We just wrapped the chain around the back of the back slat support (k) and held it in place with a spike (nail, screw or whatever).
This seemed to do the trick. No matter how hard the kids tried to tip the seat over, they just couldn’t.
The photos show the chain tucked behind the back slat support.
Click on any of the photos to enlarge.
Appendage 2: Close-up sectional photos
Six years down the track and some helpful close-up sectional photos
This page takes a look at the swing seat some six years after it was first made (doesn’t time just fly), and shows a few close-up sectional photos.
The photo to the right shows the same swing seat that is in the photo at the top of the page, only six years later.
The swing seat has stood the test of time and has not needed any maintenance whatsoever. The seat has been (and still is) used on a daily basis.

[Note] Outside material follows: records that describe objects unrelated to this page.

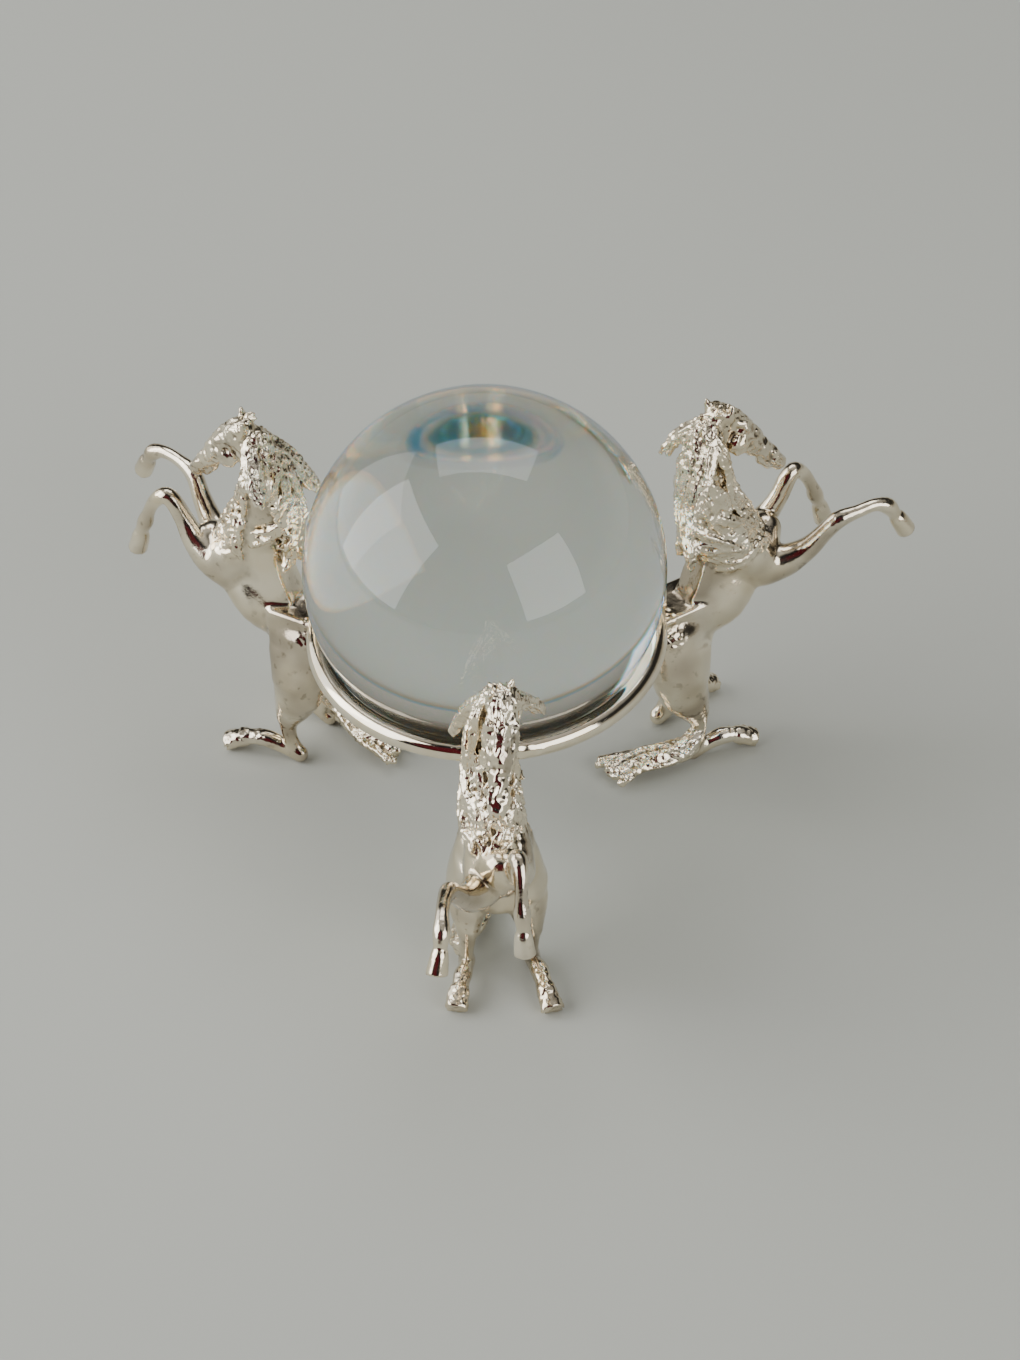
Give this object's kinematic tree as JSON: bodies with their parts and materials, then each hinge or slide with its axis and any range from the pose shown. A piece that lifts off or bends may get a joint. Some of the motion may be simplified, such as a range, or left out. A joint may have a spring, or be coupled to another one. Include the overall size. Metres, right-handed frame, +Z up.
{
  "type": "crystal ball",
  "caption": "Clear crystal ball resting in a round metal rod ring carried by rearing horse castings, as a table stand for scrying, magic and display.",
  "frame": {"origin": "on the table plane, straight under the centre of the ball", "axes": "+Z up through the ball's centre; -Y towards the horse at the front; +X to the right seen from that side"},
  "size_m": [0.1794, 0.1711, 0.114],
  "materials": {
    "crystal": "clear polished crystal glass",
    "plated_rod": "bright silver plate on drawn rod",
    "plated_casting": "bright silver plate over a detailed casting, textured in hair and mane"
  },
  "bodies": {
    "stand": {"ring": "plated_rod", "horse_front": "plated_casting", "horse_left": "plated_casting", "horse_right": "plated_casting", "ring_post_front": "plated_rod", "ring_post_left": "plated_rod", "ring_post_right": "plated_rod"},
    "ball": {"crystal_ball": "crystal"}
  },
  "joints": [
    {"name": "ball_lift", "type": "slide", "parent": "stand", "child": "ball", "axis": [0, 0, 1], "range_m": [0, 0.08]}
  ]
}
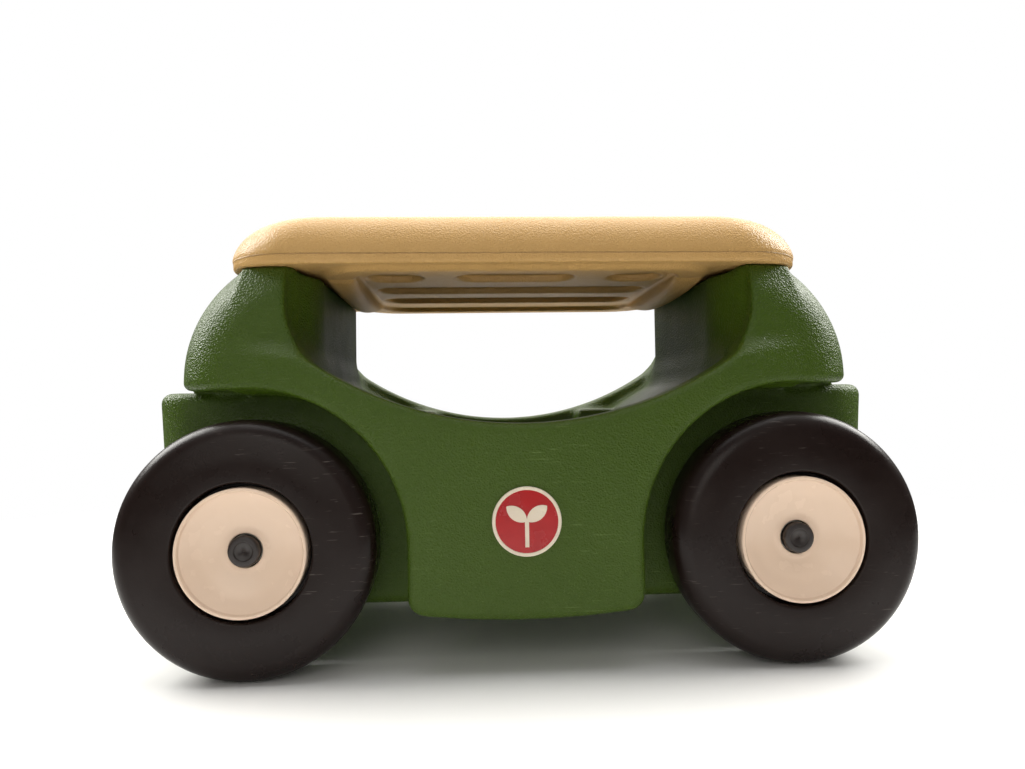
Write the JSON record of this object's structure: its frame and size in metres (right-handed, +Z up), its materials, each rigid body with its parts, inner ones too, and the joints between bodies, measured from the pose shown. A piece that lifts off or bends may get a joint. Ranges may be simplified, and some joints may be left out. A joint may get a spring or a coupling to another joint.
{
  "type": "rolling garden seat",
  "caption": "Low rolling garden seat: hollow moulded body with bowed bumpers and an open tub, lift-off slab seat, and plastic wheels on steel axles.",
  "frame": {"origin": "on the ground, under the middle of the body", "axes": "+X forwards along the length, +Y the left side along the axles, +Z up; the badge faces -Y"},
  "size_m": [0.626, 0.3372, 0.355],
  "materials": {
    "body_plastic": "stippled satin moulded green plastic",
    "seat_plastic": "stippled satin moulded tan plastic",
    "wheel_plastic": "semi-gloss brownish black plastic",
    "disc_plastic": "gloss cream plastic",
    "bushing_plastic": "plain natural plastic",
    "cap_plastic": "semi-gloss black plastic",
    "axle_steel": "plain steel rod",
    "nut_steel": "spring steel",
    "washer_plastic": "plain black plastic",
    "badge_red": "gloss red",
    "badge_cream": "gloss cream"
  },
  "bodies": {
    "chassis": {"body_shell": "body_plastic", "axle_front": "axle_steel", "axle_rear": "axle_steel", "badge_plate": "badge_red", "badge_rim": "badge_cream", "badge_sprout": "badge_cream", "spacer_washer_front_left": "washer_plastic", "push_nut_front_left": "nut_steel", "axle_cap_front_left": "cap_plastic", "spacer_washer_front_right": "washer_plastic", "push_nut_front_right": "nut_steel", "axle_cap_front_right": "cap_plastic", "spacer_washer_rear_left": "washer_plastic", "push_nut_rear_left": "nut_steel", "axle_cap_rear_left": "cap_plastic", "spacer_washer_rear_right": "washer_plastic", "push_nut_rear_right": "nut_steel", "axle_cap_rear_right": "cap_plastic"},
    "seat": {"seat_lid": "seat_plastic"},
    "roller_front_left": {"wheel_front_left": "wheel_plastic", "hub_disc_front_left": "disc_plastic", "bushing_front_left": "bushing_plastic"},
    "roller_front_right": {"wheel_front_right": "wheel_plastic", "hub_disc_front_right": "disc_plastic", "bushing_front_right": "bushing_plastic"},
    "roller_rear_left": {"wheel_rear_left": "wheel_plastic", "hub_disc_rear_left": "disc_plastic", "bushing_rear_left": "bushing_plastic"},
    "roller_rear_right": {"wheel_rear_right": "wheel_plastic", "hub_disc_rear_right": "disc_plastic", "bushing_rear_right": "bushing_plastic"}
  },
  "joints": [
    {"name": "front_left_spin", "type": "hinge", "parent": "chassis", "child": "roller_front_left", "pos_m": [0.209, 0.1425, 0.097], "axis": [0, 1, 0], "continuous": true},
    {"name": "front_right_spin", "type": "hinge", "parent": "chassis", "child": "roller_front_right", "pos_m": [0.209, -0.1425, 0.097], "axis": [0, 1, 0], "continuous": true},
    {"name": "rear_left_spin", "type": "hinge", "parent": "chassis", "child": "roller_rear_left", "pos_m": [-0.209, 0.1425, 0.097], "axis": [0, 1, 0], "continuous": true},
    {"name": "rear_right_spin", "type": "hinge", "parent": "chassis", "child": "roller_rear_right", "pos_m": [-0.209, -0.1425, 0.097], "axis": [0, 1, 0], "continuous": true},
    {"name": "seat_lift", "type": "slide", "parent": "chassis", "child": "seat", "axis": [0, 0, 1], "range_m": [0, 0.12]}
  ]
}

It is by far our most popular piece of garden furniture.
Thank you for the free plans downloaded from your web site. This enabled me to construct the swing seat (photo attached) for my wife and 4 day old great grandson, to enjoy in the future. My wife at present is suffering from a serious illness and takes great enjoyment from the swing, that is when our Scottish weather allows. Thanks again.
Richard/ Isobel Saunders and great grandson Thomas More
Fantastic plans, thanks. We don’t have a porch to swing from so I made a pergola instead.
I decided to use rope instead of chains for aesthetic reasons and we are both pleased with the outcome. Rog’ and Alex (UK)
hi, I made this 1 from your plans and i think its brilliant. All made from tanalised wood. Had to be different sizes. 4×2, 2×2. 3×2. 4×1 and 6×1 but all worked out in the end. love this site.
Chyanne Barrasin Cornwall. United Kingdom
My husband and I built this swing in one afternoon.
The swing is built with treated lumber and we made it wider and deeper and arms are 3″ higher, we also used 6″ fence boards for the seat and back.
I used a dark walnut stain and then sealed it with a clear finish.
I love our swing, thank you so much for the great plan!
Here is a picture of our swing.
Later Janice Alberta, Canada.
Absolutely loved to build my own swing, the experience is great. I’ll definitely look for my next project here. I customized mine with a some brown dye and my routered signature. Looks great on the balcony.
Sacramento – Costa Rica
I built my swing out of Bois D Arc and Red Cedar. I modified some of the dimensions based on comments posted. Arm rests are higher and seat is wider and a little deeper…… Came out perfect……. watched the sunset tonight in it….
I used the plans on your site for this porch swing but added length and depth to the seat. I should have added 3 inches height to the arm rest. Overall it turned out great and was fun to make.
This was actually the first time that I have actually made a work project. I had a rough start as I was getting used to what type of wood to pick out and how the final layout was going to turn out, but both my wife and I were very happy with the results.
The plans were easy to follow and I will continue to use your site for more new ideas. The new swing bench looks great in our front porch. Thanks.
Here is a couple of pics of realized projects from your great site,(I’m sure it wont be the last)!!! The swing-seat is a great shady place to relax and enjoy a nice and cool Bavarian Beer on a hot summer day.
Also a picture of our Greenhouse. It works really good.
Costs were around 160,- Euro.
Thanx Alex & Stefan
Hi, I just finished the swing plan and are using it. I had already had a swing which I designed some twenty years ago and this one is very interesting in it’s look and design. Much nicer that mine was. My wife, who the swing was for has commented that she preferred my version of the swing for the following reasons. I had sides with higher supports which allowed her to turn on the swing with her back to the side. The other thing was that the chain connecting the swing back is in the way and interferes with the arm rest. So now she wants me to modify the design to remedy these items. The armrest could be 4 to 6 inches higher to make it more comfortable when sitting. The chain in the back is not a problem, I will simply attach it to the back support.
Other than these two minor items, I think it is a great design and easy to build.
I just finished building this swing as a surprise birthday present for my fiance. I want to complement the Les Kenny for having made terrific plans to follow. This was my first wood shop project and it turned out great. I searched many sites for plans for a swing and this was by far the best.
Thanks again, CJ
Thank you for the plans, the project went very smooth. I chose to go on the cheap and I used what wood I had around, namely, spruce 2×10’s and 1 x 4’s. The kids painted it with Tremclad White. Looks great.
Gord B. Princeton BC Canada
From Fernando Oliveira
Made this porch swing using free plan from BUILDEAZY.
Turned out great. Sincere thanks for the plans you provide.
Brett N – Shawnee, OK, USA.
Really nice design frame on this swing. I varied somewhat but still managed to get a nice looking swing out of it.Thanks
I was so pleased with the design I wanted to share a few comments and picture.
I followed other’s suggestions for extending the arm’s 3 inches and that works out nicely.
Also, I used 5/4 womanized decking boards and ripped them for the 2 x 4 framing.
This gave it a less beefy look and feel. Plus, I used cheap ceiling stripping wood for the seat and back planks.
Usually you can pick thru those and find some decent ones.
All my materials were $51, including the chains.
I’m enjoying the new swing so much that I’m contemplating build another, wider one.
Curious to know if anyone has tried a 6 foot version. I assume this should work with a few extra cross supports in the seat frame. Do I need to find a way to reinforce the back as well?